Nonassociative quantum theory, emergent probability, and coquasigroup symmetry

TL;DR

This paper explores a nonassociative quantum framework using octonion algebra, linking it to symmetries, emergent probability, and potential physical applications like isospin modeling and gauge structures.

Contribution

It introduces a nonassociative quantum theory based on octonions, highlighting its mathematical structure and potential to model physical symmetries and emergent phenomena.

Findings

Lorentz Lie algebra as a generalization of spin-1/2 algebra

Prototype nonassociative quantum model using division algebras

Identification of Hopf coquasigroup structure in octonionic eigenvalue relations

Abstract

This paper follows recent steps towards a nonassociative quantum theory and points out the mathematical structure behind the proposed modifications to conventional quantum theory.
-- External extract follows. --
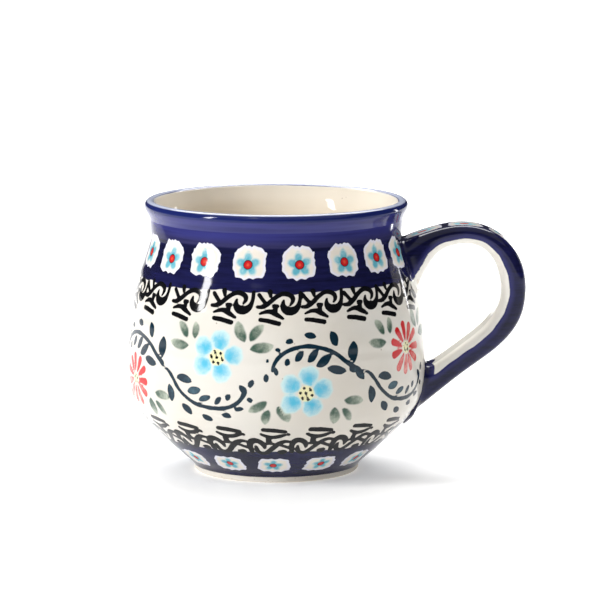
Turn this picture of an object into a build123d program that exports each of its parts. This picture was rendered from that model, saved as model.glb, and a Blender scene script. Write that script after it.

An N=1 supersymmetry model and a strong force glueball ansatz is highlighted. Using nonassociative complex octonion algebra, it is shown how the Lorentz Lie algebra can be understood as a four dimensional generalization of the algebra of spin-1/2 operators in physics. Probability is speculated to become an emergent phenomenon from some nonassociative geometry in which to better understand the fluxes involved. A prototype nonassociative quantum theory in one dimension is brought forward to illustrate how normed division algebras may aid in modeling isospin properties that are similar to observed field and particle symmetries in nature. This prototype is built from a principle of self-duality between types of active and passive transformations and supplied with a modified Born rule that models observation, similar to conventional quantum mechanics. Solutions on the complex numbers, quaternions and octonions are discussed. The Hopf coquasigroup structure of the octonionic eigenvalue relation is shown and advertised as a tool for future investigation into the complete solution set of the model.